Dans un télégramme adressé à l’administrateur militaire du territoire de Lubero, le 12 juin 2024, le chef de secteur de Bapere signale la présence des terroristes ADF dans le village de Mokere.
Massacres commandités
De fait, certains observateurs n’hésitent plus à relier la recrudescence des tueries des civils qui s’observent depuis quelques semaines dans la région de Beni au Nord-Kivu aussi bien à Museveni qu’à Kagame.
Depuis le 4 juin 2024, au moins 82 civils ont été tuées par les rebelles ADF dans des villages du groupement Baswgha-Madive en territoire de Beni, selon un décompte de la société civile locale. La première de ces attaques a été perpétrée mardi 4 juin dans le village de Masawu, et fait 17 morts. Le 5 et le 6 juin, 5 autres corps ont été retrouvés dans les villages de Kabweli et Mamulese. Le même jour, 6 autres corps étaient repêchés de la rivière Loulo (village de Mununze).

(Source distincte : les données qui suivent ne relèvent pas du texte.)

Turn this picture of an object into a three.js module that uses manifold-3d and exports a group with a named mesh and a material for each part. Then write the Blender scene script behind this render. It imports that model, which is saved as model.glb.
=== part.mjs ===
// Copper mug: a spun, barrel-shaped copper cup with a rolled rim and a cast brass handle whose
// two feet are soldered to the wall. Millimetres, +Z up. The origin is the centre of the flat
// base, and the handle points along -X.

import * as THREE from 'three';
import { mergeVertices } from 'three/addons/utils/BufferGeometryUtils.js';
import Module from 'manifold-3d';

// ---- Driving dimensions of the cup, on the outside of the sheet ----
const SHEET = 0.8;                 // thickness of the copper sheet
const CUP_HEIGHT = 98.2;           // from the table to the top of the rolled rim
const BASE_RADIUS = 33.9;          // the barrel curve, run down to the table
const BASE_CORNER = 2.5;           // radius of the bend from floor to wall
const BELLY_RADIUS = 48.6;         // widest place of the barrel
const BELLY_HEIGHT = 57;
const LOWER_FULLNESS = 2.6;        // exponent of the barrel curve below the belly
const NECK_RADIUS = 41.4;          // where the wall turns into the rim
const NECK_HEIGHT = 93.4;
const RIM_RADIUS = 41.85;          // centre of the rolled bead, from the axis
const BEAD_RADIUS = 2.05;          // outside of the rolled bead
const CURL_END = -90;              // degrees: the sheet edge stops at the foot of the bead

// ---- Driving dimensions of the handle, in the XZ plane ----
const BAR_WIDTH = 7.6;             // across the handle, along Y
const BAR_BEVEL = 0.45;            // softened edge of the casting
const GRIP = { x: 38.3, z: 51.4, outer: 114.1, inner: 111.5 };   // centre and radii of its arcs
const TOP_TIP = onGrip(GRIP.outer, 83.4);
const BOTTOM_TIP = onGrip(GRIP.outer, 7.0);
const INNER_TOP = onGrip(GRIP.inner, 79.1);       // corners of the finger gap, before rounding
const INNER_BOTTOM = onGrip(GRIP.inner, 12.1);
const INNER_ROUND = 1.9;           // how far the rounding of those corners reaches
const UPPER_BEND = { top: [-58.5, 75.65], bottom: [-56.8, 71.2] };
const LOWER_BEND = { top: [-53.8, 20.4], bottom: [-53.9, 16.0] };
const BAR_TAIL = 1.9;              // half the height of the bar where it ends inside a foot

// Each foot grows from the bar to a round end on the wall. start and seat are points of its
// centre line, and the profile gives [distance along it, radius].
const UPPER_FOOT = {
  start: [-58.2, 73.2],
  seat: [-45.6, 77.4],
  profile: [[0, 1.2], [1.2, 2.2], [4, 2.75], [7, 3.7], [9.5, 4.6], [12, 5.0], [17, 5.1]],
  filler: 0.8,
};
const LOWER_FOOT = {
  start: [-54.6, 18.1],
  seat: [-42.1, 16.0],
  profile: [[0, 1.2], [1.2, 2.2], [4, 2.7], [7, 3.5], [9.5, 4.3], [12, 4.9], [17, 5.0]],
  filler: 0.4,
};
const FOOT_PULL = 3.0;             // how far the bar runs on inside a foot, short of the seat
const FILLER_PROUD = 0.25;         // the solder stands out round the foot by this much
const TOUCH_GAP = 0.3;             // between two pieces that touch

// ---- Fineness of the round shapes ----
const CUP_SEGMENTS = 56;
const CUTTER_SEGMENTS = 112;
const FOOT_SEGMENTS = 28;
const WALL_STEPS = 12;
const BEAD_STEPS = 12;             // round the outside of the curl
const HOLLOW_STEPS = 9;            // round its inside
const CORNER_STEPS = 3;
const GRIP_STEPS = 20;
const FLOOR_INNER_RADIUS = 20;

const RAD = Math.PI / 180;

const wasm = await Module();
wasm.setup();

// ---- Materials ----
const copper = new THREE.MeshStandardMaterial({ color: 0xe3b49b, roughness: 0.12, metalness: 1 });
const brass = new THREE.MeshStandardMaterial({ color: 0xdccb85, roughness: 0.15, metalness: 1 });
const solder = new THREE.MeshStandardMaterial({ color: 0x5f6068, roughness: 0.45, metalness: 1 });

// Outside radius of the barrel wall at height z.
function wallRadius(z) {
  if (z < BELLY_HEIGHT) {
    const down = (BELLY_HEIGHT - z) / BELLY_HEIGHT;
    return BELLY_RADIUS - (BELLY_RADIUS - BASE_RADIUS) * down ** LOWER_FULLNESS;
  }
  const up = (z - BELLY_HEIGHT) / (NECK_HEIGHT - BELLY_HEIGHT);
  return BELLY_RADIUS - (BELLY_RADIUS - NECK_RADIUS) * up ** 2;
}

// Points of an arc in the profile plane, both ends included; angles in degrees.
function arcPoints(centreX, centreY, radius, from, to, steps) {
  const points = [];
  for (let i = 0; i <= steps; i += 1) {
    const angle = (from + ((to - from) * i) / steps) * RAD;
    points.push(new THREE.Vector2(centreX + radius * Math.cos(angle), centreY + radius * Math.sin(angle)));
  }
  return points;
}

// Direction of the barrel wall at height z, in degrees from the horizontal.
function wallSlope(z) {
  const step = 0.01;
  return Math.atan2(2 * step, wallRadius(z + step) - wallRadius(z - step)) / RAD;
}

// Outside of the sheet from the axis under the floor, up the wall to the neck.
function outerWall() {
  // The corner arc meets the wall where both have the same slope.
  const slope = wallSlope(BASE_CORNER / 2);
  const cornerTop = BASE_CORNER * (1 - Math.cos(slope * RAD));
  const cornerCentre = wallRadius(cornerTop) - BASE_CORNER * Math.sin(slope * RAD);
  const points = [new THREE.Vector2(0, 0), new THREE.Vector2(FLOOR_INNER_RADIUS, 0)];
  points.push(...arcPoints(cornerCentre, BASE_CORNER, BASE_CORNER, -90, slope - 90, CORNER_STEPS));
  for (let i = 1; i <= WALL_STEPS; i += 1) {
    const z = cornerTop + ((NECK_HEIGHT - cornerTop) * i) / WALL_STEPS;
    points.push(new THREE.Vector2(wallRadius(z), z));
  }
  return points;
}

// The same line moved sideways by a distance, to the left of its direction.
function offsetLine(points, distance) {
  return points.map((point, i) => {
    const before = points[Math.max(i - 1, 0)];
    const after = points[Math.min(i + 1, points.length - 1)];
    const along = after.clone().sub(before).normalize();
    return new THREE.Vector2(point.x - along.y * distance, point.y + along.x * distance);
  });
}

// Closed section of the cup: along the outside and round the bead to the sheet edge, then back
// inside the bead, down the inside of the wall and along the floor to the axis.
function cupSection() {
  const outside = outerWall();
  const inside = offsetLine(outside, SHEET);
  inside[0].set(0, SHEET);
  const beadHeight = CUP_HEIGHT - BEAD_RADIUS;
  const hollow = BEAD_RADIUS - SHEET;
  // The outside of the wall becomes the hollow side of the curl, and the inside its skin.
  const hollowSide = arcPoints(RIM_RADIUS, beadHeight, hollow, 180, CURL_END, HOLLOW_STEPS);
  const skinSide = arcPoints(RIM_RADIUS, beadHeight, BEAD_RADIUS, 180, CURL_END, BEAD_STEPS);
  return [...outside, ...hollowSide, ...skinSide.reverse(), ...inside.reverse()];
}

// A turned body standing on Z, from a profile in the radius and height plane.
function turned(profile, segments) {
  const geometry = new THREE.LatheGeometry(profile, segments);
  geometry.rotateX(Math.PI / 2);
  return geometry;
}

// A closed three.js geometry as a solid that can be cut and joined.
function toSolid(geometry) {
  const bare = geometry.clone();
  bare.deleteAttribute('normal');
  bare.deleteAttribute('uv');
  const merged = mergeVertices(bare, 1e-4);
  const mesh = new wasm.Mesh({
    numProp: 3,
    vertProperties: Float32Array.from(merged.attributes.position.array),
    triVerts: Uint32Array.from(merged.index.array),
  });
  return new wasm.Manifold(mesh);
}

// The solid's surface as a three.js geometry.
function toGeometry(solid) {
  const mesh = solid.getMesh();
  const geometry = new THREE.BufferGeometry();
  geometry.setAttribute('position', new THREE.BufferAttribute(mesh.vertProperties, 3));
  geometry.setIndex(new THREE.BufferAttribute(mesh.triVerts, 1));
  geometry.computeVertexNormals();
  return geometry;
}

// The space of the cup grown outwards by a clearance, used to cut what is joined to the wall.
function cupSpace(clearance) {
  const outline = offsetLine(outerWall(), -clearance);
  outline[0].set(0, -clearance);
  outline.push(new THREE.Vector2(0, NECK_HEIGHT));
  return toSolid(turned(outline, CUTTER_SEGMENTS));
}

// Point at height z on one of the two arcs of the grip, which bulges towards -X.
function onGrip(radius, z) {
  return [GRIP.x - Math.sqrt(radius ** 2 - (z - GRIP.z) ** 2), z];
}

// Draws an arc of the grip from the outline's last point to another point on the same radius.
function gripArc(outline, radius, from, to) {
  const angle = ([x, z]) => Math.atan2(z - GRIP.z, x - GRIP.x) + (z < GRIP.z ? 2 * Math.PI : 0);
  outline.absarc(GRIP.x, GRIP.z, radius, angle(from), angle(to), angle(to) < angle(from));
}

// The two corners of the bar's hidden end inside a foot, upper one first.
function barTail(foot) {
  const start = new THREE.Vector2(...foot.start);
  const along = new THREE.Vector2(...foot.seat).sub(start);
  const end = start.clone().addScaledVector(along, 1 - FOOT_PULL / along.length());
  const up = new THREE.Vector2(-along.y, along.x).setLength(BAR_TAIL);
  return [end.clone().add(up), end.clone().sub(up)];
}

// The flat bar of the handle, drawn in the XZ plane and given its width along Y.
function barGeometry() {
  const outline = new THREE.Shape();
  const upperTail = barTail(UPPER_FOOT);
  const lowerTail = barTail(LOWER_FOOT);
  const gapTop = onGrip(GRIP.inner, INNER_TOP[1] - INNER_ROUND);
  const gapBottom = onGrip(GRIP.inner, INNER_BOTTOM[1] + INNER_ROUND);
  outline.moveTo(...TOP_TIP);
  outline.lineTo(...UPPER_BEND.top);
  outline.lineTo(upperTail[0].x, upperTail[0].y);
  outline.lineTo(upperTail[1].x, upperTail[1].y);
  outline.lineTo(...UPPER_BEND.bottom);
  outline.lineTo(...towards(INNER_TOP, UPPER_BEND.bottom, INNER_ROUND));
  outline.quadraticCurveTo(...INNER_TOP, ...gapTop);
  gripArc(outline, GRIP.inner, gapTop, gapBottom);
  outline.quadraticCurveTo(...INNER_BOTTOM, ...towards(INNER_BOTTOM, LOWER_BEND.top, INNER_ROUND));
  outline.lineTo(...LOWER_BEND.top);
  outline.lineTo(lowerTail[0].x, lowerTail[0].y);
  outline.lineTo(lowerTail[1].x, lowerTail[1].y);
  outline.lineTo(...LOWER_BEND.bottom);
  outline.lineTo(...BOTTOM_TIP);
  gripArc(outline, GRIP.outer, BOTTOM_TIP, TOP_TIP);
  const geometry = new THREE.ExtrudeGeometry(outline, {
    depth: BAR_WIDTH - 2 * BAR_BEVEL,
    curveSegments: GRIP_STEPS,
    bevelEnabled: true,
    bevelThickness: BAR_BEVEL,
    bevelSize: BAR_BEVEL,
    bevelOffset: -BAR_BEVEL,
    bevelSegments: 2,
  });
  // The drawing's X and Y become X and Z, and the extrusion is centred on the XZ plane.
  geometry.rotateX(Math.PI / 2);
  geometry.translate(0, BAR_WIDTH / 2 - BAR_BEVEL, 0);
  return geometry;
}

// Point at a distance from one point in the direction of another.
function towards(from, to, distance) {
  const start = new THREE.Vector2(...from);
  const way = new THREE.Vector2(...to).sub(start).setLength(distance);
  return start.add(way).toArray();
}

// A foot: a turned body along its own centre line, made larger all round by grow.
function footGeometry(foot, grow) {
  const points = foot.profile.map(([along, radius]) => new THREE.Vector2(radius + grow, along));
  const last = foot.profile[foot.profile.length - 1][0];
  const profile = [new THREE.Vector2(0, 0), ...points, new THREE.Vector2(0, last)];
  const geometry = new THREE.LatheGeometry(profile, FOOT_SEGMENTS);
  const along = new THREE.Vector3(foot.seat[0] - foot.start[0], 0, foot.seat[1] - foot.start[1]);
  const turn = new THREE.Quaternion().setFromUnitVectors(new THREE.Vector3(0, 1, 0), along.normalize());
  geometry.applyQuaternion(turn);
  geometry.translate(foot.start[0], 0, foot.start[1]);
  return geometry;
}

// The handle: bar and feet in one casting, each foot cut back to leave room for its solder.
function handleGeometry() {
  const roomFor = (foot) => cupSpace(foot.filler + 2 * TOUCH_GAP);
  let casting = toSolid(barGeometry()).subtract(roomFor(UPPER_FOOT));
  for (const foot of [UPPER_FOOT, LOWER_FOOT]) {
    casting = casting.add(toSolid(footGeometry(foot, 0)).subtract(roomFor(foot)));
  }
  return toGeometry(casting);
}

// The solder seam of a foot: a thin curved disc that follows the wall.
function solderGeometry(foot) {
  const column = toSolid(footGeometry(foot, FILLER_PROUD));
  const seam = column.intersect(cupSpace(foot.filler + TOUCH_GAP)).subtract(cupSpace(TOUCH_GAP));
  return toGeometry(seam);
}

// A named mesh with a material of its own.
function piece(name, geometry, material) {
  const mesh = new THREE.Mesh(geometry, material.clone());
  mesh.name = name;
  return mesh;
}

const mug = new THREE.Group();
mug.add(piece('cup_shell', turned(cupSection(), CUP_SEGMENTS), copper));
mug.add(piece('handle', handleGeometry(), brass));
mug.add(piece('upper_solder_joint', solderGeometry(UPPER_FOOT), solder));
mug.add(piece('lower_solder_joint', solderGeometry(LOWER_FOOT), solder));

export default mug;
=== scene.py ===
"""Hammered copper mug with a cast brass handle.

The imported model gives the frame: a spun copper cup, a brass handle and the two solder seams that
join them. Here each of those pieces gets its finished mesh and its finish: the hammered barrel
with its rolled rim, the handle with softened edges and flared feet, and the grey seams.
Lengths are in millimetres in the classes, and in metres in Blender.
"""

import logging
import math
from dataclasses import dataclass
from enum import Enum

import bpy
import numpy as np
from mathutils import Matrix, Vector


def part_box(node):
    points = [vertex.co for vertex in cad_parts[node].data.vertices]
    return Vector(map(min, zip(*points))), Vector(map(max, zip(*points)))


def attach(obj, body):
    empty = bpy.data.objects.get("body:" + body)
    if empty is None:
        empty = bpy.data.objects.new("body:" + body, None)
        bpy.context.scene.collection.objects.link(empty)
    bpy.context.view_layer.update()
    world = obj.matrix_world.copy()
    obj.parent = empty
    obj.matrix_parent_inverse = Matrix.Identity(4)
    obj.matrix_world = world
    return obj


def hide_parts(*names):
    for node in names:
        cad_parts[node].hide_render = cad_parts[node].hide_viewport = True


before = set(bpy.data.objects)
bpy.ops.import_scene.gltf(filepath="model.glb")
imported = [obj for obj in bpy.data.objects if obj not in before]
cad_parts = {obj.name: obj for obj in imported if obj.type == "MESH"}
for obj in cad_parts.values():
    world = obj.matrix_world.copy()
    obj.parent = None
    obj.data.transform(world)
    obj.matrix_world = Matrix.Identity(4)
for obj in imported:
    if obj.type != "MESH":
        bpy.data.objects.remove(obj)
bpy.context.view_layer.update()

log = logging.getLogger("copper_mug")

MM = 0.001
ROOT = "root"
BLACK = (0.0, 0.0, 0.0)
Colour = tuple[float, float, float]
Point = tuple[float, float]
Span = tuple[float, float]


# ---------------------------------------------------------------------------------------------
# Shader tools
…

Dans ce même secteur de Beni-Mbau, 13 autres personnes ont été retrouvées décapitées. Elles auraient été surprise alors qu’elles effectuaient des travaux communautaires dénommés «Salongo» dans le village de Makobu.
Mais, c’est vendredi 7 juillet que l’attaque la plus meurtrière de la série a été enregistrée dans le village de Masala. 38 personnes, dont 2 agents des services de sécurité avaient été tuées à coups de machettes ou d’armes à feu. Le même jour, 3 autres villageois ont été tués à Mahihi et Mapasana, portant ainsi le nombre des victimes à 82 personnes tuées, selon la société civile.
Kigali et Kampala manipulent les ADF
En novembre 2021, le président Ougandais avait pris prétexte d’attentats supposément commis par les ADF sur le territoire de ce pays voisin de la RDC. Ce qui accrédite l’idée selon laquelle à l’instar de Kigali qui dispose d’une réserve de ses propres FDLR, il est possible que Kampala manipule certains ADF. Crisis Group rappelle à cet effet que les deux voisins de la RDC s’accusent mutuellement de soutenir les rebelles ougandais.
La vérité résidant peut-être dans le fait que chacun des deux Etats tient des rebelles à sa solde.
Cette version des faits a été confirmée le 14 juillet 2022, à la Division des droits de l’homme du Congrès américain par Ida Sawyer de Human Rights Watch (HRW). Invitée pour éclairer les législateurs US sur le travail des enfants et la violation des droits humains dans l’industrie minière en RDC, Sawyer avait expliqué que ces phénomènes étaient secondaires par rapport à l’insécurité consécutive à l’absence d’un Etat de droit qui sévit en RDC. Et donc, à l’insécurité entretenue en permanence par les pays voisins, l’Ouganda et le Rwanda. « Les Forces démocratiques alliées (ADF), un groupe islamiste salafiste armée et dirigé à partir de l’Ouganda et lié à l’Etat Islamique (EI) sont responsables de la plupart des attaques les plus meurtrières perpétrées contre des civils ces dernières années», avait-elle affirmé. L’alors directrice à la division des crises et conflits de HRW établissait ainsi, pour la toute première fois, la responsabilité directe de Kampala et ces prétendus «rebelles ougandais» dont on sait qu’ils ne s’attaquent quasiment plus à leur pays d’origine depuis plusieurs décennies.
Vers une deuxième guerre mondiale africaine
L’intervention officielle plus qu’envisageable de Kampala dans la guerre d’agression qui oppose le Rwanda par terroristes M23 interposés à la RDC fait planer le sceptre du remake de la tristement célèbre guerre mondiale africaine qui sévit entre 1998 et 2002, lorsque le Rwanda, l’Ouganda et le Burundi s’affrontèrent à la RDC soutenue par ses alliés Zimbabwéens et autres Namibiens
Même si certains observateurs sont d’avis que Museveni, dont le pays a déjà été condamné pour l’invasion de la RDC en 1997, devrait y regarder à plusieurs reprises avant de se lancer dans une nouvelle opération militaire sur le territoire de son voisin rd congolais. Un avis soutenu par le fait que le président ougandais s’est ménagé une seconde corde à son arc dans le conflit de l’Est rd congolais en nommant un ancien chef des services de renseignement, Albert Kandiho, en qualité de conseiller en matière de sécurité. L’homme est connu, notamment, pour avoir démantelé tous les réseaux d’infiltration de Kigali à Kampala, éliminant physiquement à l’occasion des Ougandais et des Rwandais convaincus de collaboration avec Kigali. Au cas où l’évolution de la situation s’avérait trop compromettante pour les intérêts ougandais, Museveni pourrait s’aviser de danser sur une autre de ses jambes, estime-t-on.